Following this opening sequence, Anderson's soundtrack largely highlights a more South Asian inflection, utilizing Ravi Shankar's scoring from Satyajit Ray's landmark Pather Panchali (1955), which certainly also reinforces The Darjeeling Limited's filmic point of reference. When Anderson's taste for classical Anglo-American pop/rock does reemerge, however, Anderson provides Schwartzman's Jack with an iPod and dock to allow for its presence within the film's story world - its diegesis - rather than on its non-diegetic soundtrack. In this way The Darjeeling Limited refers again to the combination of image and soundtrack that defines not only Anderson's latest but the entirety of his mature corpus.

Speaking of Jack's songs, when he endeavours to woo a pretty rail attendant, Amara Karan's Rita, he opts for Peter Sarstedt's "Where Do You Go To (My Lovely)," which happens to be the same track he plays for Natalie Portman in the film's companion short, Hotel Chevalier (also 2007). Ostensibly, Hotel Chevalier provides Jack with his back story, and gives a face to his ex. Yet, considering The Darjeeling Limited's film-conscious rubric, the existence of the accompanying short proves essential to the feature's situation within the aforesaid logic. Indeed, when Jack reads the ending of a story - he has only written the ending he admits - to his brothers late in the film, they are none other than the words he spoke to Portman in Hotel Chevalier, which is itself an ending without a beginning (like his story, again). Similarly, for those spectators who have not seen Hotel Chevalier, The Darjeeling Limited might itself repeat this pattern.

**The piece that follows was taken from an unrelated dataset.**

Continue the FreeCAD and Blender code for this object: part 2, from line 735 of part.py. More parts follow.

Portman, it is worth noting moreover, does appear momentarily in The Darjeeling Limited: namely in an extended tracking sequence that places Portman, along with Murray, Brody's wife glimpsed briefly in a flashback and the crew members of the eponymous train, on a newly reconstituted iteration of 'The Darjeeling Limited.' To back up, we see this quintessentially Anderson cross-section after the brothers and their lost mother (Angelica Huston) agree to continue their time together, communicating without talking. What results is another of the film's overtly reflexive gesture, in its case the linking of disparate characters in the narrative in a single strip - with the separate compartments serving as single frames. Indeed, given The Darjeeling Limited's status as a work of the train-travel sub-genre, it becomes evident why Anderson would chose cinema as the picture's referent medium - both for its modern connotations and again for its ready-made visual analogies.

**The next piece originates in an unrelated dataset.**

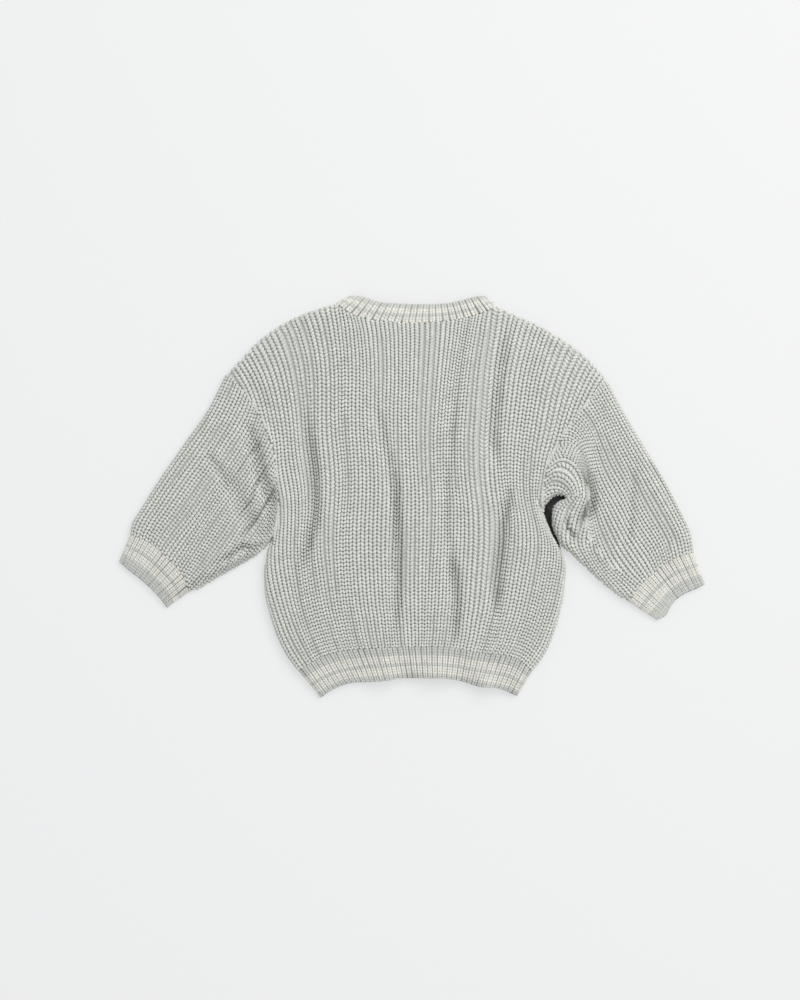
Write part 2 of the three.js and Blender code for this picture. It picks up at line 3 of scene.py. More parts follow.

The aforementioned references in fact do not stop with the train or the music or even Jack's story but find further expression in both the film's most dramatic moment - a child's death: again, read Pather Panchali and also Jean Renoir's The River (1951) - as well as in the setting for the picture's ultimate reunion, the Himalayan monastery (cf. Powell and Pressburger's Black Narcissus [1947]). Likewise, the film's ubiquitous use of zoom lenses further moors The Darjeeling Limited's visual rhetoric in the terrain of the unequivocally cinematic - while perhaps extending an additional reference to the look of 1970s era popular Indian filmmaking (as practiced by Sippy and Desai among others).

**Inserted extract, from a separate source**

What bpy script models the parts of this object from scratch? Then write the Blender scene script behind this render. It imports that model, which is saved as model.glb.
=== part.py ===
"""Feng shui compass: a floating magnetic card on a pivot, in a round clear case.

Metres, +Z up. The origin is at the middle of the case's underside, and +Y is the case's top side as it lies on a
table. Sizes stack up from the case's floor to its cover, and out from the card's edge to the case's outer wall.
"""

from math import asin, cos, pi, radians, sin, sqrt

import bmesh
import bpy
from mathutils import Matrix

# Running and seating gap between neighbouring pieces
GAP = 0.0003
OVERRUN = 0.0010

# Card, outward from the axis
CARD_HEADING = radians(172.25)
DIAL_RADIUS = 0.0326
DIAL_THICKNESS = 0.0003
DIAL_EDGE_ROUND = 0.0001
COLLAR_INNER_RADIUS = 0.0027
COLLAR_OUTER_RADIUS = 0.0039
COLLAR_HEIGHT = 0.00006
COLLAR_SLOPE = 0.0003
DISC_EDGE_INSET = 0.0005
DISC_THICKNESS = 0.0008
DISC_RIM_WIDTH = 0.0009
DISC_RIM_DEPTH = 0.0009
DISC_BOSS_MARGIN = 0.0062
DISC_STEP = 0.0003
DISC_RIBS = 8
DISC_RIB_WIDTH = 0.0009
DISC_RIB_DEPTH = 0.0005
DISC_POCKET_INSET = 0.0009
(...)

At the same time, in spite of The Darjeeling Limited's clearly circumscribed echoes of the cinematic art form, what may be most striking about Anderson's latest is its continuation of the preoccupations of his mature work, Rushmore onward. Once again, we have a family, broken up, beset by tragedy, which is attempting to move forward, to rise from the wreckage that their lives have become. (We have redemption through action, as when the three brothers rush to save three drowning boys, which leads to the death mentioned above.) This fundamentally mythic story of perseverance is distilled most clearly onto the wrapped head of Wilson, who we will later learn was not the victim of an accident but a suicide attempt. With this revelation perfectly/horribly mirroring the real-life suicide attempt of the same star, it might seem natural to wish that Wilson heeds his auteur's humanistic optimism, whether or not one agrees with the film's dismissal of the efficacy of the spiritual that The Darjeeling Limited would seem to posit. Like the New Age iterations of the faiths it depicts, The Darjeeling Limited represents a form of spiritual tourism.

In closing, The Darjeeling Limited may indeed invite criticism on the register of its (potential) cultural insensitivity. Then again, that this milieu seems to so perfectly suit Anderson's preoccupations - and moreover, since his references highlight a genuine thoughtfulness in terms of the sub-continent's celluloid tradition (at least with those works best known in the west) - this reviewer feels inclined to defend Anderson's intervention. To say nothing of the film's, and the country's, sumptuous visuals, which I have yet to speak of: the baby blue train, the ever-present saffrons, the stark, northern landscapes - this is a work that reflects its foreign subject both humanely and beautifully. (I must point out that my brother Mark, in an email correspondence on Anderson's body of work, rightly underlined the director's preference for primary colors that is again predominate in The Darjeeling Limited, and is surely an essential source of the film's pleasure. As is the fact that it is simply funny.) In short, The Darjeeling Limited is a work of striking auteurist achievement, and a clear return to form after the disappointingly shallow The Life Aquatic with Steve Zissou (2004, the one exception in his career-spanning string of achievements). Here it is not simply decor for its own sake, but a world that registers Anderson's world with thematic and visual precision.